_The task_
Repeat everything from the line holding "Write part 3 of the three.js" to the line holding "return ridge - hollow", inclusive, exactly. Leave out the rest.

_Collected data entries_
┏━━

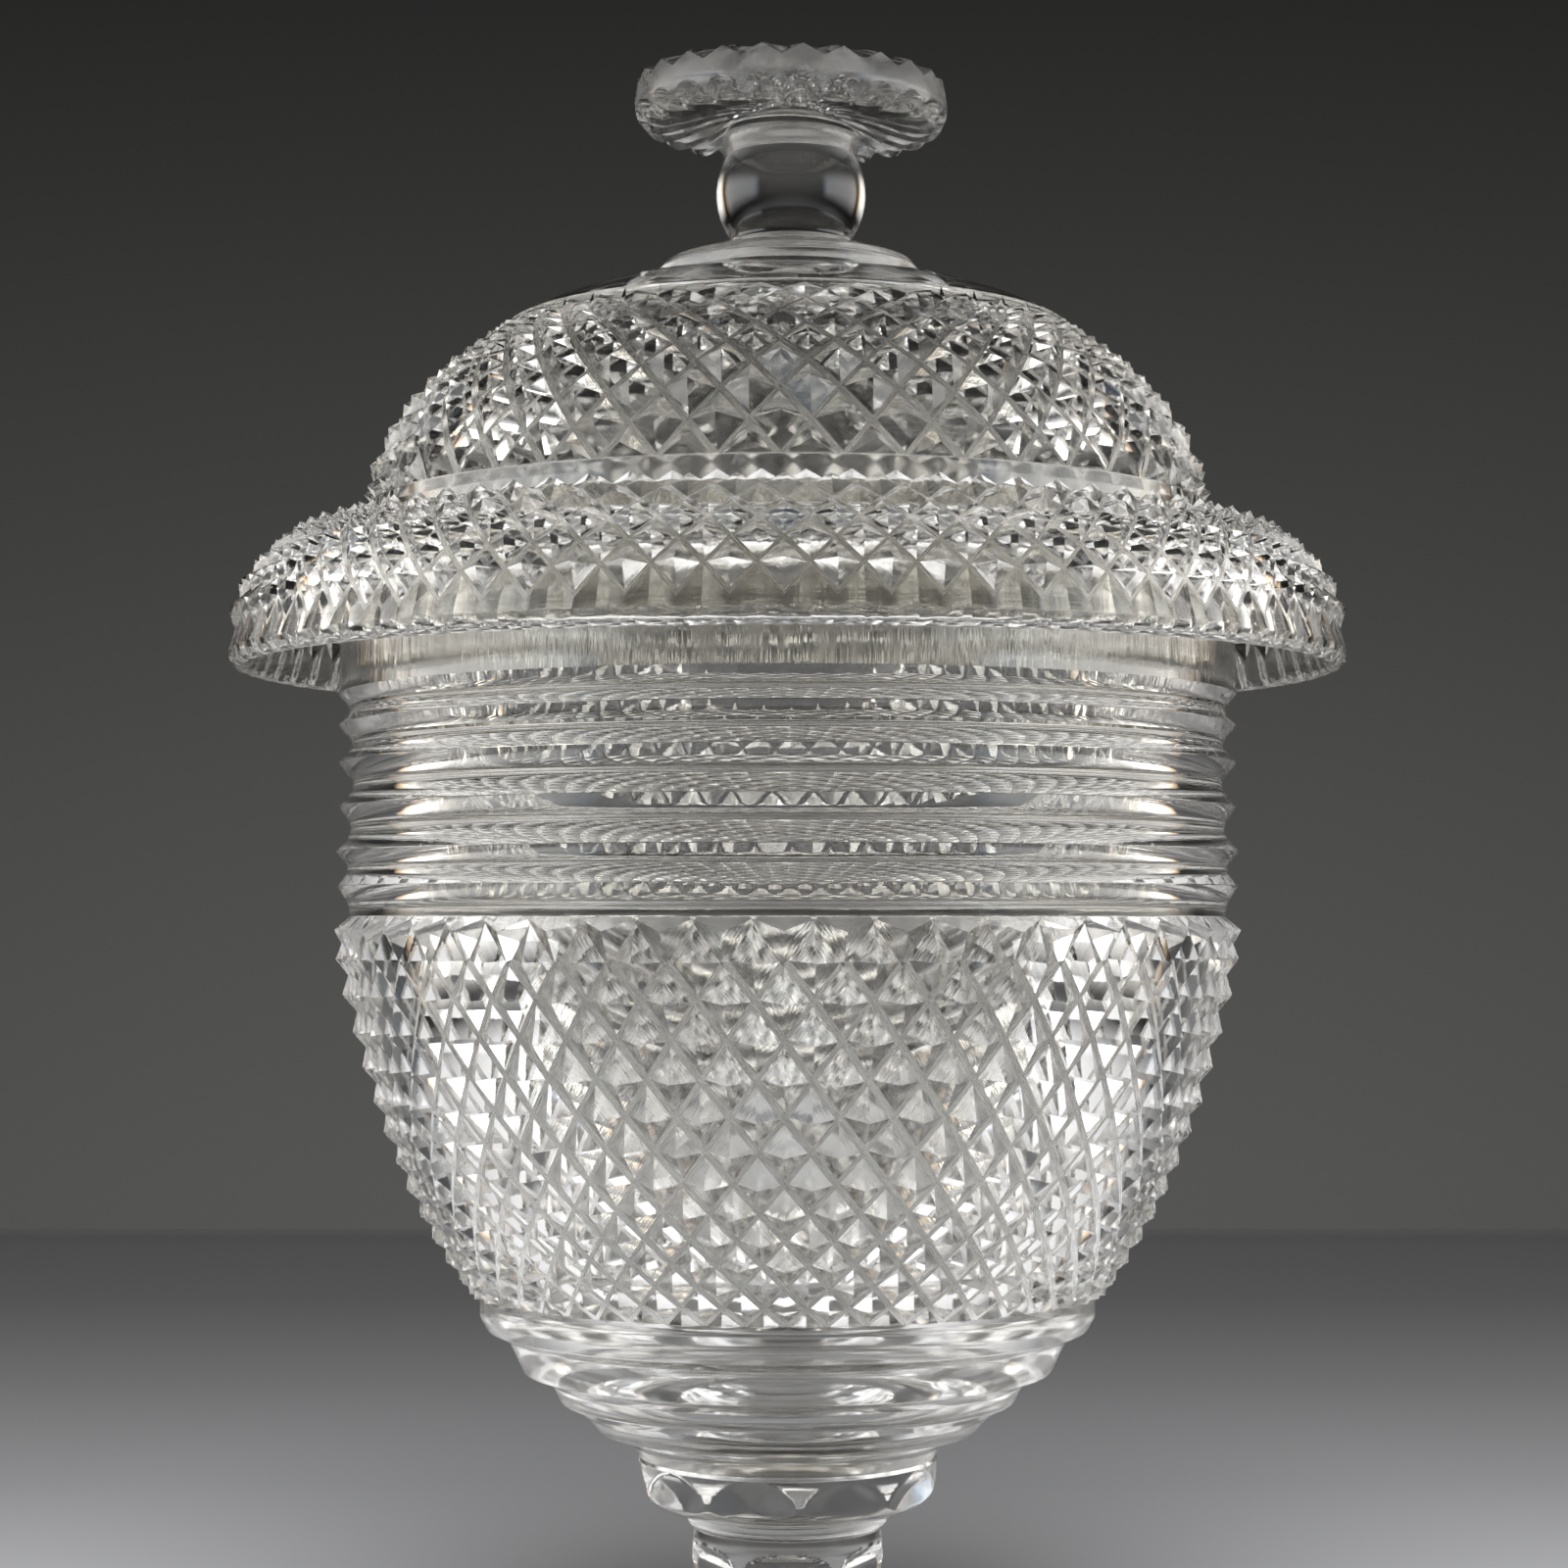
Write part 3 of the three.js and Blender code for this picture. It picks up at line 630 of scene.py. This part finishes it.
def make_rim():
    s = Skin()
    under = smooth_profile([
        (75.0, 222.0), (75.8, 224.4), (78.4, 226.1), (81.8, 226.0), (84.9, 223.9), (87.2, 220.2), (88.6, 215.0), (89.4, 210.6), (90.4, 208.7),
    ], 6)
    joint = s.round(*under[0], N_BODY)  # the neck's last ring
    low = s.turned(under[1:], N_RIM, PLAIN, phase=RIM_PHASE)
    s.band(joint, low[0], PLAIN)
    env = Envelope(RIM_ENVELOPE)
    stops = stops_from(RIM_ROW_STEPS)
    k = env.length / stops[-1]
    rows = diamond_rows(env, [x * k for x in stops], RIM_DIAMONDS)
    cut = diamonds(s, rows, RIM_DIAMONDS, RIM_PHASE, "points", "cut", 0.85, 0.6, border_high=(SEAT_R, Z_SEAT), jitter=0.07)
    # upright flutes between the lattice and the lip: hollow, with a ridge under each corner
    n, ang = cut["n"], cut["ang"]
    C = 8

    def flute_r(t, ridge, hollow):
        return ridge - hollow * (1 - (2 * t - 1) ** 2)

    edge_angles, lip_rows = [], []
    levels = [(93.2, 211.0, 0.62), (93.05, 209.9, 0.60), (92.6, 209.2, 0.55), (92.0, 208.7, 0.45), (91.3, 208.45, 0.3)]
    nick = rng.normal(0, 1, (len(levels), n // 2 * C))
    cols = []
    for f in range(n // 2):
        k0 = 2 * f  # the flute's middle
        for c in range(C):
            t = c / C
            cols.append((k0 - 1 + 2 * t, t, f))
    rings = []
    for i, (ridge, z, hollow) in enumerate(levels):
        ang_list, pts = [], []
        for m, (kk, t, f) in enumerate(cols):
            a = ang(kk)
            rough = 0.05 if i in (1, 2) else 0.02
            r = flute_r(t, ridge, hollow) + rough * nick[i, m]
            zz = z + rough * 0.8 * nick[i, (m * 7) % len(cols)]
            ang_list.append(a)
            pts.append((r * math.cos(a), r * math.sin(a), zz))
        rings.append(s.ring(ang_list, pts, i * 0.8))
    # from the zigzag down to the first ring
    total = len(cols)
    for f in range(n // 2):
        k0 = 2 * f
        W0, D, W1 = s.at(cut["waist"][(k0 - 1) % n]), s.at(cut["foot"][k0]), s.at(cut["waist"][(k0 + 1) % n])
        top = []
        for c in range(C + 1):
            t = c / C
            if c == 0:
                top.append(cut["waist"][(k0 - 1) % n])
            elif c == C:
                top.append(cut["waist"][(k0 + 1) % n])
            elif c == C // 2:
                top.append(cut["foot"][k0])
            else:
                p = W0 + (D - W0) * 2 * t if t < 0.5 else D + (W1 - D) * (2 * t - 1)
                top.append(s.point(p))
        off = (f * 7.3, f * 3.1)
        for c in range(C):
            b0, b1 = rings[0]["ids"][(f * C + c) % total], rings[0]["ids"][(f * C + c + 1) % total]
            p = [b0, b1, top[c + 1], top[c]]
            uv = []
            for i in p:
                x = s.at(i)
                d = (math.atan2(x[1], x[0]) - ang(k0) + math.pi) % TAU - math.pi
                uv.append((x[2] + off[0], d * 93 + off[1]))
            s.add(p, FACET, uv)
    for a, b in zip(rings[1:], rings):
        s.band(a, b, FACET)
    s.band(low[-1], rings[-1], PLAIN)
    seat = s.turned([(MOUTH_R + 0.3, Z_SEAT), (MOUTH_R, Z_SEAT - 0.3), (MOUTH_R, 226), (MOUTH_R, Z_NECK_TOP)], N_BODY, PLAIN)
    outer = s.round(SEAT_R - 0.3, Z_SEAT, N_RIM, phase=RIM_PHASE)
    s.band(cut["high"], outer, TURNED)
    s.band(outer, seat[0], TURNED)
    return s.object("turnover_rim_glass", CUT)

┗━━
┏━━

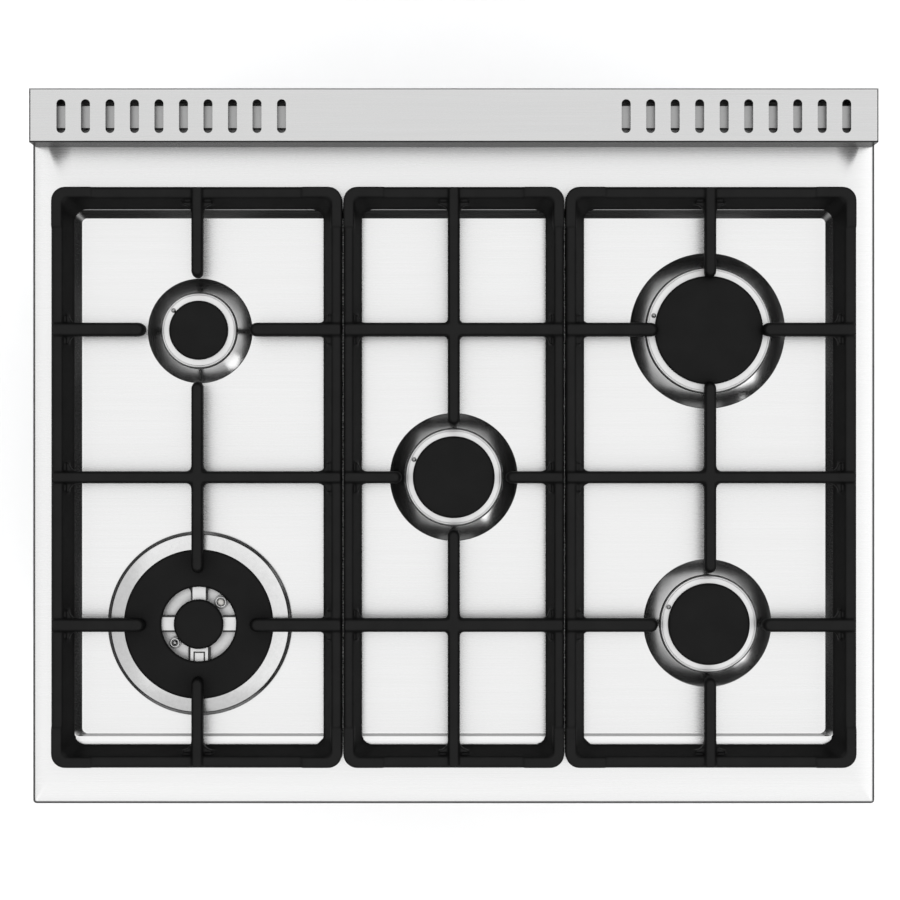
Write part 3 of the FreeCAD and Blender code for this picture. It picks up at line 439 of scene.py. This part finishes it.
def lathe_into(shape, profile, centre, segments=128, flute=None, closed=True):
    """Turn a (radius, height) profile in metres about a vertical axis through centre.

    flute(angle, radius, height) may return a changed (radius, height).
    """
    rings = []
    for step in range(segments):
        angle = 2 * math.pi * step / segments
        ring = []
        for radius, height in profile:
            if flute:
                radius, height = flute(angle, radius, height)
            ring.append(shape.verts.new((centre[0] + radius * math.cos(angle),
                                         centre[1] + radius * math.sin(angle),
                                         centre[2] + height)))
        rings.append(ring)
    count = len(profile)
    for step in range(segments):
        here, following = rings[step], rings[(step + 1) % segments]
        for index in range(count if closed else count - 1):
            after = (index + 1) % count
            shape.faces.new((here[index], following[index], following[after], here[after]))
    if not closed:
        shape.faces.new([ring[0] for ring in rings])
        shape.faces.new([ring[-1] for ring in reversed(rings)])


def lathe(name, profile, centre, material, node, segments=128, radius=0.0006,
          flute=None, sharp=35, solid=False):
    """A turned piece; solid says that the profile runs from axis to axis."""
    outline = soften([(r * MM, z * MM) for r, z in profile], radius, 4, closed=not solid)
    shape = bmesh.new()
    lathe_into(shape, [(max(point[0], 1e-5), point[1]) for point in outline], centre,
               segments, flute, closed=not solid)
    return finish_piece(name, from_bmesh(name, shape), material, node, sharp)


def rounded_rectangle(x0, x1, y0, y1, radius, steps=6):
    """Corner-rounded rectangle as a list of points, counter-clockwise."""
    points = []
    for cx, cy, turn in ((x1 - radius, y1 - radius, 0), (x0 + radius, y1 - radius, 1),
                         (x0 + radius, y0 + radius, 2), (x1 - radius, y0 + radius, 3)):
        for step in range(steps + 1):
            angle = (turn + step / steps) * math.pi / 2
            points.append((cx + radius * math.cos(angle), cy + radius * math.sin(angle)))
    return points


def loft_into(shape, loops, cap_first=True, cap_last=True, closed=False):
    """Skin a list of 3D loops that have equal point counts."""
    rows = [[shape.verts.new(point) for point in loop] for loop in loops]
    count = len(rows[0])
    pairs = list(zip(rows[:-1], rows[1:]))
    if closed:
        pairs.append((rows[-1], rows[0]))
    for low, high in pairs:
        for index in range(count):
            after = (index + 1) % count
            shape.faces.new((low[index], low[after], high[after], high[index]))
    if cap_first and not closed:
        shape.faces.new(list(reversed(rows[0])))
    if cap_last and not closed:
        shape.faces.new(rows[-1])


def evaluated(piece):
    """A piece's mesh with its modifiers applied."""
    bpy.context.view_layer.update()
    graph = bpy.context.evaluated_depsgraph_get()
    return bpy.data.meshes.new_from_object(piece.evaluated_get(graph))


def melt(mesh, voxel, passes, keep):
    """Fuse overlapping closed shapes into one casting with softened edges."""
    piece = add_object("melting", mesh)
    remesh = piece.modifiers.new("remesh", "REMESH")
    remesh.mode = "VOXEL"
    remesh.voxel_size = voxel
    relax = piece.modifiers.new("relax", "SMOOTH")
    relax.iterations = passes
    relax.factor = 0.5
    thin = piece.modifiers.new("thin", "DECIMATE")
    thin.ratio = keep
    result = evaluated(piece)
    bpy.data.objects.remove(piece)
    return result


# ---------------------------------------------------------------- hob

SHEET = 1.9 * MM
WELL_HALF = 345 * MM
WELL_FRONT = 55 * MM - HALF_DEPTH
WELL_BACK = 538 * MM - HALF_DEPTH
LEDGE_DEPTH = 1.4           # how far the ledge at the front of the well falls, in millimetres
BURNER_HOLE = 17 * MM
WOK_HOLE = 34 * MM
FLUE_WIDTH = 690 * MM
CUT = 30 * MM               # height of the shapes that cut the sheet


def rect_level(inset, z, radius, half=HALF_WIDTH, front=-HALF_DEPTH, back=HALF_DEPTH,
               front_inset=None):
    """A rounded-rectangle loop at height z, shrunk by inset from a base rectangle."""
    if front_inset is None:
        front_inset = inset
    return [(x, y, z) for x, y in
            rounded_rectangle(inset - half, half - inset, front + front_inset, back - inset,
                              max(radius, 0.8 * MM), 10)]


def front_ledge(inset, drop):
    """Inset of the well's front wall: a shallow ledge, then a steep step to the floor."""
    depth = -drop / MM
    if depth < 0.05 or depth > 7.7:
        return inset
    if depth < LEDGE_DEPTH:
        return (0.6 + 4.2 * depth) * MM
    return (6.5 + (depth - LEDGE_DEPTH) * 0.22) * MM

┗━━

_Complete output_
Write part 3 of the three.js and Blender code for this picture. It picks up at line 630 of scene.py. This part finishes it.
def make_rim():
    s = Skin()
    under = smooth_profile([
        (75.0, 222.0), (75.8, 224.4), (78.4, 226.1), (81.8, 226.0), (84.9, 223.9), (87.2, 220.2), (88.6, 215.0), (89.4, 210.6), (90.4, 208.7),
    ], 6)
    joint = s.round(*under[0], N_BODY)  # the neck's last ring
    low = s.turned(under[1:], N_RIM, PLAIN, phase=RIM_PHASE)
    s.band(joint, low[0], PLAIN)
    env = Envelope(RIM_ENVELOPE)
    stops = stops_from(RIM_ROW_STEPS)
    k = env.length / stops[-1]
    rows = diamond_rows(env, [x * k for x in stops], RIM_DIAMONDS)
    cut = diamonds(s, rows, RIM_DIAMONDS, RIM_PHASE, "points", "cut", 0.85, 0.6, border_high=(SEAT_R, Z_SEAT), jitter=0.07)
    # upright flutes between the lattice and the lip: hollow, with a ridge under each corner
    n, ang = cut["n"], cut["ang"]
    C = 8

    def flute_r(t, ridge, hollow):
        return ridge - hollow * (1 - (2 * t - 1) ** 2)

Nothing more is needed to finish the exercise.